Ex-moradora de Itapuã, bairro que lidera a lista de denúncias por perturbação da ordem pública e poluição sonora em Salvador, a jovem Eloah, de 21 anos, ainda frequenta algumas festas do gênero na comunidade e, mesmo sabendo dos riscos, diz que nunca deixou de participar, mas listou os crimes que vê com frequência nesses lugares. “Tráfico de drogas, venda de bebidas adulteradas, porte ilegal de armas, consumo de bebidas por crianças e adolescentes. [Mas] mesmo com toda violência e todos os crimes os quais o paredão ‘apoia’, eu gosto de ir.”

Polícia afirma que paredões são financiados pelo tráfico
Polícia afirma que paredões são financiados pelo tráfico | Foto: Luan Vítor Evangelista / Portal Massa!

De acordo com o sociólogo Filipe Baqueiro, a venda e o uso de substâncias ilícitas não podem se resumir a esses eventos, já que nas festas realizadas em zonas nobres de Salvador também há um alto consumo de drogas. “No Alto do Itaigara têm barzinhos de alto custo, onde também se consome todo tipo de droga, mas a polícia, por exemplo, tem uma outra abordagem num lugar desse, diferente do que tem num bairro periférico, numa festa paredão”, afirmou Baqueiro.

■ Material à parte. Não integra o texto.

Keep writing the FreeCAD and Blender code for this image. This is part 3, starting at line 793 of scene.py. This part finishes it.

Para Carlos, morador do Bom Juá, não há muitas alternativas de lazer para as pessoas dessas comunidades, que precisam conviver com o tráfico e com a violência para tentar se divertir. Questionado se vale a pena o risco, o jovem explicou: “Pra ser sincero, não vale, mas vou por ser um lugar que pessoas do meu convívio estão”.

Terror para quem não curte

“O barulho é extremo e ensurdecedor. É impossível assistir uma TV, ver vídeo no celular ou até mesmo se comunicar em casa com tanto barulho”. A queixa de Camila, moradora do bairro de São Gonçalo, é a mesma de muitos outros em diferentes locais de Salvador. Para quem não participa dos paredões, as festas são, literalmente, uma dor de cabeça, e não uma forma de lazer.

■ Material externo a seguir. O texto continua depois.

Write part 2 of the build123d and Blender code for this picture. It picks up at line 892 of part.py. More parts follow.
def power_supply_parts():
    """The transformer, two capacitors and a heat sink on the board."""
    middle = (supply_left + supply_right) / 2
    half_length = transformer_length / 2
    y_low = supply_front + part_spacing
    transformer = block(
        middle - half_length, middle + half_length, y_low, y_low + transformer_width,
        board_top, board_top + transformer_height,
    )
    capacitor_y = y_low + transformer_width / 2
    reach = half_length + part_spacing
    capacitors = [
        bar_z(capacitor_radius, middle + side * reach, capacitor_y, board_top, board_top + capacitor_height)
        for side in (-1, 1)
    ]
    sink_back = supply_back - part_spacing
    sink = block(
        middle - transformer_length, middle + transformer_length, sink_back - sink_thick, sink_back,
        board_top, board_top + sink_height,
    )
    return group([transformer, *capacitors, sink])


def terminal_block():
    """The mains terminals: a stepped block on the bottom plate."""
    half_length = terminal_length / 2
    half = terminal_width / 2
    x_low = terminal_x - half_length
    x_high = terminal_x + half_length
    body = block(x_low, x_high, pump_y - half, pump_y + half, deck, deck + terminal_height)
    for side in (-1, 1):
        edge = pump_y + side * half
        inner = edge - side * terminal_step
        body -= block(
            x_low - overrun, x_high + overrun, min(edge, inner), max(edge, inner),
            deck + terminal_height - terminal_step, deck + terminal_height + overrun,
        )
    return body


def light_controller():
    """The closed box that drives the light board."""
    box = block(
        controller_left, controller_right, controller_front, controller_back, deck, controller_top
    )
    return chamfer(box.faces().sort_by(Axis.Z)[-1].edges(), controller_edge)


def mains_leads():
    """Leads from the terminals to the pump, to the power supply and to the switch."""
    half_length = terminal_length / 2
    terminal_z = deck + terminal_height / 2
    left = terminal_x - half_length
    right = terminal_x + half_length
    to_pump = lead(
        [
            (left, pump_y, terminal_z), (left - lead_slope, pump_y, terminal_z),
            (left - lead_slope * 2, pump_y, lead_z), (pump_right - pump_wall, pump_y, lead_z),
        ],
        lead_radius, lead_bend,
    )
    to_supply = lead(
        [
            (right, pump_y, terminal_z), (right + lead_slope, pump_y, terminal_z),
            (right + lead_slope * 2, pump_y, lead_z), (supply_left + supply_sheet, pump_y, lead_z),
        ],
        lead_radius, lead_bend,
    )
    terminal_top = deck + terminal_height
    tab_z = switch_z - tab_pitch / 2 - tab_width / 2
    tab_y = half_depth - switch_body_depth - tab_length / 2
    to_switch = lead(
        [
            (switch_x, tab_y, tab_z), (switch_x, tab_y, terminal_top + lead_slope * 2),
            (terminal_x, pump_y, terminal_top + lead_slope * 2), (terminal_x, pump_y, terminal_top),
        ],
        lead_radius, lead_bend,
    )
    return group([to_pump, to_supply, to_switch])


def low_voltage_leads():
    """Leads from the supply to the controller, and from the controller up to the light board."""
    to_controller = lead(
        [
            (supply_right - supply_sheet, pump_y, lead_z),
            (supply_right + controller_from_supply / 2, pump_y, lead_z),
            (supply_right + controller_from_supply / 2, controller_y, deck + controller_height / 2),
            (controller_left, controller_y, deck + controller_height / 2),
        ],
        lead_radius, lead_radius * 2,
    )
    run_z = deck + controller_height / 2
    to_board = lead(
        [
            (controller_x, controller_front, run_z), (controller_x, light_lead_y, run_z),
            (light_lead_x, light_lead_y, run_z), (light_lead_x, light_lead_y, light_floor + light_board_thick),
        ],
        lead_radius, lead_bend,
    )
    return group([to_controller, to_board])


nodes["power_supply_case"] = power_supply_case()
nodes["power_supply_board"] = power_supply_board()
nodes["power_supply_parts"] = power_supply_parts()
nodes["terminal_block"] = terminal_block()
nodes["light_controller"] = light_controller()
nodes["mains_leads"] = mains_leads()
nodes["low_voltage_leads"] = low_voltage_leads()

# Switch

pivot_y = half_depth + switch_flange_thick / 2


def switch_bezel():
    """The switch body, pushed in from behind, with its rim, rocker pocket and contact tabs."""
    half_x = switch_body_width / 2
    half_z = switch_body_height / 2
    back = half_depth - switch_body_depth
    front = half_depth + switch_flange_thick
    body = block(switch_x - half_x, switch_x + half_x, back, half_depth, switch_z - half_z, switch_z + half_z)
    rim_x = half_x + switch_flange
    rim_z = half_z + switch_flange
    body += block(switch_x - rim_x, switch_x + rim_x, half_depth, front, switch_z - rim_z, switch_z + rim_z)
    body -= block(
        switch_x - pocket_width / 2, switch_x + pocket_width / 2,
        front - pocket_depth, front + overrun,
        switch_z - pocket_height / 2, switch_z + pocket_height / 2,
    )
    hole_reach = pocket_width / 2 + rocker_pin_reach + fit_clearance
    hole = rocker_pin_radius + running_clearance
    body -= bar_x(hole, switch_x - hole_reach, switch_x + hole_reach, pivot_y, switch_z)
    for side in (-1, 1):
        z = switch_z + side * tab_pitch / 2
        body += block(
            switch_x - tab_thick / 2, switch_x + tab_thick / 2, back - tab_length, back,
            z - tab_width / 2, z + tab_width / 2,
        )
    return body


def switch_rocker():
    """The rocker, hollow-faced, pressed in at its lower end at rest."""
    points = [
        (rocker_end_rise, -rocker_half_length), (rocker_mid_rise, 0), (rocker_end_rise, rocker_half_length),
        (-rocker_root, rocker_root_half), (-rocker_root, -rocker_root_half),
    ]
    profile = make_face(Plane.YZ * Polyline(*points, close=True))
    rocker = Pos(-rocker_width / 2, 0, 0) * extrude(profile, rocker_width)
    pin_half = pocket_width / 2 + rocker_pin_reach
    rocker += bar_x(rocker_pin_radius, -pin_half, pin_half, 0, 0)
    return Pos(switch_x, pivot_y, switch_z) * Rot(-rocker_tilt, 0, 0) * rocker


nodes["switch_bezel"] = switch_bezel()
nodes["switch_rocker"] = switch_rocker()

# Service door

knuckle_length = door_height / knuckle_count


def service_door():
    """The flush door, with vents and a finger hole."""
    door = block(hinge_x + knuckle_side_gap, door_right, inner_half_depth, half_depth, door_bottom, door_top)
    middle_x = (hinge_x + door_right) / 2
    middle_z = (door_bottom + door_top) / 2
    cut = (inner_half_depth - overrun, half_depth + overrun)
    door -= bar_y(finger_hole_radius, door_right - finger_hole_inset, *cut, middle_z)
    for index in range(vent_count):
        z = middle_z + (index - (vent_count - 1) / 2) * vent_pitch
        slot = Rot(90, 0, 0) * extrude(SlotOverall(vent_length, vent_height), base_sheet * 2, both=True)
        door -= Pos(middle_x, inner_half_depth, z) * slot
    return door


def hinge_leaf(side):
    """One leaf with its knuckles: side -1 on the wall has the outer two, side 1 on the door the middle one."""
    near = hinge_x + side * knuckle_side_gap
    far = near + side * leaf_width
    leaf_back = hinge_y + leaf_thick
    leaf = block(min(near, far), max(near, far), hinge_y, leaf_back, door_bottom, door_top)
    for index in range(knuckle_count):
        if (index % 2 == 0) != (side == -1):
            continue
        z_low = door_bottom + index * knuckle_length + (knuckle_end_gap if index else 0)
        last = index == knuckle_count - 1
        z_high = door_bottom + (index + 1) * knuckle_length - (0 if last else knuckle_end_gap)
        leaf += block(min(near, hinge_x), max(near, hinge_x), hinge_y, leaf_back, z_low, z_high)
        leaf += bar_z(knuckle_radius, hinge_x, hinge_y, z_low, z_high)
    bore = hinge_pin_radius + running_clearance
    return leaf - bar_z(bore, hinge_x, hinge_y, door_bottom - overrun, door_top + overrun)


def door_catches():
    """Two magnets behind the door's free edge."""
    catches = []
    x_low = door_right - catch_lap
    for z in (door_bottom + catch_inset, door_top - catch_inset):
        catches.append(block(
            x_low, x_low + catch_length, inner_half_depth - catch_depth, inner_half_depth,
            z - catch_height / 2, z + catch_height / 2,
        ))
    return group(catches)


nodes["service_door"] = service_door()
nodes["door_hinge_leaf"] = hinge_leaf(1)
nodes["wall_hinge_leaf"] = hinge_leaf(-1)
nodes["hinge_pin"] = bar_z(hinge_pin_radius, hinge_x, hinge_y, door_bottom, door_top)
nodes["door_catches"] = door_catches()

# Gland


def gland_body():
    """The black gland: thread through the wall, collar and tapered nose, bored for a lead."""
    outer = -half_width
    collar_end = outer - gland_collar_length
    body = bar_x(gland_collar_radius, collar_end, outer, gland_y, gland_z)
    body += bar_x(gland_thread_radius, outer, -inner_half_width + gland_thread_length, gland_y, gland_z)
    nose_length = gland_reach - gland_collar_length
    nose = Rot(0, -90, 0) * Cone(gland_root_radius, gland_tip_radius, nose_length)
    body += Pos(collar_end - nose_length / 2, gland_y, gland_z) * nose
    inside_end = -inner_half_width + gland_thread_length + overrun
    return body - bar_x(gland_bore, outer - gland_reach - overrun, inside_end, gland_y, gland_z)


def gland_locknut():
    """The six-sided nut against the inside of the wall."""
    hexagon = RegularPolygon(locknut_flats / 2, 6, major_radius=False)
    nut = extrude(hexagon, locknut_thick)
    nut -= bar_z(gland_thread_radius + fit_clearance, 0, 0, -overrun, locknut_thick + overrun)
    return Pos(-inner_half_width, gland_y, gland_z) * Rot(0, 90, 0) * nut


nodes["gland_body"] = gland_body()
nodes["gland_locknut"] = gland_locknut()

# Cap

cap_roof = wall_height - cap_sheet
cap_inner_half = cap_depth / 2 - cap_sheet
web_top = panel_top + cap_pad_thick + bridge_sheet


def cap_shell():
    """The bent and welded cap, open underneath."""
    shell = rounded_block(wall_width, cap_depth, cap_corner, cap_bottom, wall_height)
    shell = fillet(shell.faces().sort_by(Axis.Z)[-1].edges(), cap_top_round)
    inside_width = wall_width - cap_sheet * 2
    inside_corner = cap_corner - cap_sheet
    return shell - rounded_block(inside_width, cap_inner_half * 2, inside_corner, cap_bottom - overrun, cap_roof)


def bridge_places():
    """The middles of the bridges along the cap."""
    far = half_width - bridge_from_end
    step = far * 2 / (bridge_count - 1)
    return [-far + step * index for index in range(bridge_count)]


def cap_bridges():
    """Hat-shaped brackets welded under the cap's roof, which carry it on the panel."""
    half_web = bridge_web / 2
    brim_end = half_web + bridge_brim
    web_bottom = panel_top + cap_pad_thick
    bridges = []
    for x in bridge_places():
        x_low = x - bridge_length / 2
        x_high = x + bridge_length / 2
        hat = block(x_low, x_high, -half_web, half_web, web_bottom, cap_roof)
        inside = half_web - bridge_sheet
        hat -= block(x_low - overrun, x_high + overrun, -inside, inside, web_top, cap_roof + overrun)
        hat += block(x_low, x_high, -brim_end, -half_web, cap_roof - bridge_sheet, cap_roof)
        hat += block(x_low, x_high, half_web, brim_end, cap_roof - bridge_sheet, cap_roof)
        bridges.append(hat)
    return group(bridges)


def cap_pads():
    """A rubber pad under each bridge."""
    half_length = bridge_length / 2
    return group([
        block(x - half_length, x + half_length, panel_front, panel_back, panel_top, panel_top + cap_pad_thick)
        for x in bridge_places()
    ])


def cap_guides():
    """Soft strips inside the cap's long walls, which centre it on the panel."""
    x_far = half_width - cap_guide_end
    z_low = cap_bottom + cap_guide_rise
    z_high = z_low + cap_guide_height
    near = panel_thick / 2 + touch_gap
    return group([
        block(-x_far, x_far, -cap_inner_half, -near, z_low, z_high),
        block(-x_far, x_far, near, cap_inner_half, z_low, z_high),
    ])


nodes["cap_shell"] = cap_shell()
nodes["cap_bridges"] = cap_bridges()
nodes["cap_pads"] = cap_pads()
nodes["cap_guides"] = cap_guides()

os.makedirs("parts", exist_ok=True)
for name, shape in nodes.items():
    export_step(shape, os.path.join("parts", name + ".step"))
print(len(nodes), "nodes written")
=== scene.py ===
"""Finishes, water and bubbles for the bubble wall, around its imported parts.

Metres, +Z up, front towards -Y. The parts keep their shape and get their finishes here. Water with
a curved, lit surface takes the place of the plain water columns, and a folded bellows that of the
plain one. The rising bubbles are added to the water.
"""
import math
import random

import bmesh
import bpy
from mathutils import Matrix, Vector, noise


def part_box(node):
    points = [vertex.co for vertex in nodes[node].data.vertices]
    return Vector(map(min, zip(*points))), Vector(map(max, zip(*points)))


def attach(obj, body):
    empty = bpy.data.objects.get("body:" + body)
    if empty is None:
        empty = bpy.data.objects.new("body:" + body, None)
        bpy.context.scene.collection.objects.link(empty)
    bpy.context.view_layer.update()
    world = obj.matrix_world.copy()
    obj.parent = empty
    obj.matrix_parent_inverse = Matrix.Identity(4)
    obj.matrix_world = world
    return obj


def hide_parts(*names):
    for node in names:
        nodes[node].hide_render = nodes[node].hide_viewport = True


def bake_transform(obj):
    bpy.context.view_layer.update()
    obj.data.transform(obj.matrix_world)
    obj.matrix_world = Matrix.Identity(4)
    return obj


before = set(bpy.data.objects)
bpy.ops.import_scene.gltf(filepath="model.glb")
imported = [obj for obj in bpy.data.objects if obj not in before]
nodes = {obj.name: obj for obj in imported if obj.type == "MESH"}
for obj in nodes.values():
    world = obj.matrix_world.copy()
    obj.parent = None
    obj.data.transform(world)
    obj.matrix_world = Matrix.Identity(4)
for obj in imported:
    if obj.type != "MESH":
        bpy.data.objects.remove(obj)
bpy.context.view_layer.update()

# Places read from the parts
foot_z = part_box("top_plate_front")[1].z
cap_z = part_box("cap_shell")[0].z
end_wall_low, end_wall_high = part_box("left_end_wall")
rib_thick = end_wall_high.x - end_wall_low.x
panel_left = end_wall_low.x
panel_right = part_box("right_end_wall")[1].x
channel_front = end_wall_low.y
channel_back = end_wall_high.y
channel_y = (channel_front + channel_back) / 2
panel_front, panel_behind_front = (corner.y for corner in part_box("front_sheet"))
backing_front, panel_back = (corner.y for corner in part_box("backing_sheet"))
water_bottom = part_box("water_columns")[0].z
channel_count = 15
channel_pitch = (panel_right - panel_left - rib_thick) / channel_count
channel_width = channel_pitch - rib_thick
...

O medo da denunciar também é algo compartilhado entre as pessoas que são obrigadas a conviver com os transtornos trazidos por esses eventos, justamente por serem promovidos pelos traficantes do bairro onde moram. De acordo com o coronel Mattos, a Polícia Militar disponibiliza o número 181 para que situações recorrentes sejam registradas no sistema do órgão e incluídas em futuras ações, como a operação que combate os paredões todos os finais de semana.

Barulho incomoda quem não participa da festa
Barulho incomoda quem não participa da festa | Foto: Luan Vítor Evangelista / Portal Massa!

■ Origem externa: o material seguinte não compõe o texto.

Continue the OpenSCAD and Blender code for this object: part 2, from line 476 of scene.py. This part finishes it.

Mesmo com o anonimato sendo garantido pela PM, parte da população ainda teme as consequências da denúncia. “Eles (os traficantes) sempre têm um jeito de descobrir. A gente corre risco até de ser mandado embora da própria casa”, afirmou Mariana, moradora do bairro da Engomadeira, que precisa lidar com um paredão perto de casa. Segundo ela, a festa inicia quando chega do trabalho e permanece até o horário que ela acorda para ir pro plantão.

Morando com uma idosa, Daiane, que vive hoje no bairro de Santa Cruz, no Complexo de Amaralina, precisa conviver com o barulho e a violência por conta do paredão que acontece em sua rua, todo fim de semana. Para ela, lidar com os disparos de arma de fogo enquanto cuida de sua mãe é o maior desafio. “Sempre acaba tendo tiro. Já teve briga até por brincadeira entre eles. Um acabou atirando no outro, e os disparos acabaram atingindo uma pessoa que não tinha nada a ver, que estava perto do local. Quando se trata de homens armados, o perigo é grande”.

Volume e horário permitidos

A legislação municipal de Salvador sobre o uso de som estabelece limites rigorosos para a emissão de ruídos. Durante o dia, das 7h às 22h, o volume máximo permitido é de 70 decibéis (dB). Já no período noturno, das 22h às 7h, o limite cai para 60 dB. O descumprimento dessas normas sujeita indivíduos e estabelecimentos a penalidades severas, incluindo apreensão dos equipamentos e multas que variam significativamente, começando em R$ 1.211,73 e podendo chegar a R$ 201.788,90.

Impacto na comunidade

Apesar dos transtornos e da improvável regulamentação dos paredões, por conta das diferentes infrações a diferentes legislações, Filipe Baqueiro defende que o impacto nas comunidades que recebem esses eventos não é somente negativo. De acordo com o cientista social, existe toda uma economia em torno dessas festas, principalmente por quem vende bebidas ou comidas nesses locais.

Mas, além do dinheiro que movimenta, os paredões ainda são a forma mais barata de lazer para as camadas mais pobres da sociedade, que muitas vezes não precisam sequer se deslocar de seus bairros para se divertir.

“É um espaço de lazer, é um espaço de festividade, de pessoas que frequentam aquele lugar, porque gostam, né? Economicamente, isso movimenta o bairro, porque as pessoas consomem no depósito [de bebidas], consomem em outros espaços, enfim. Então, em alguma medida, eles têm esse impacto na comunidade”, afirmou o cientista social.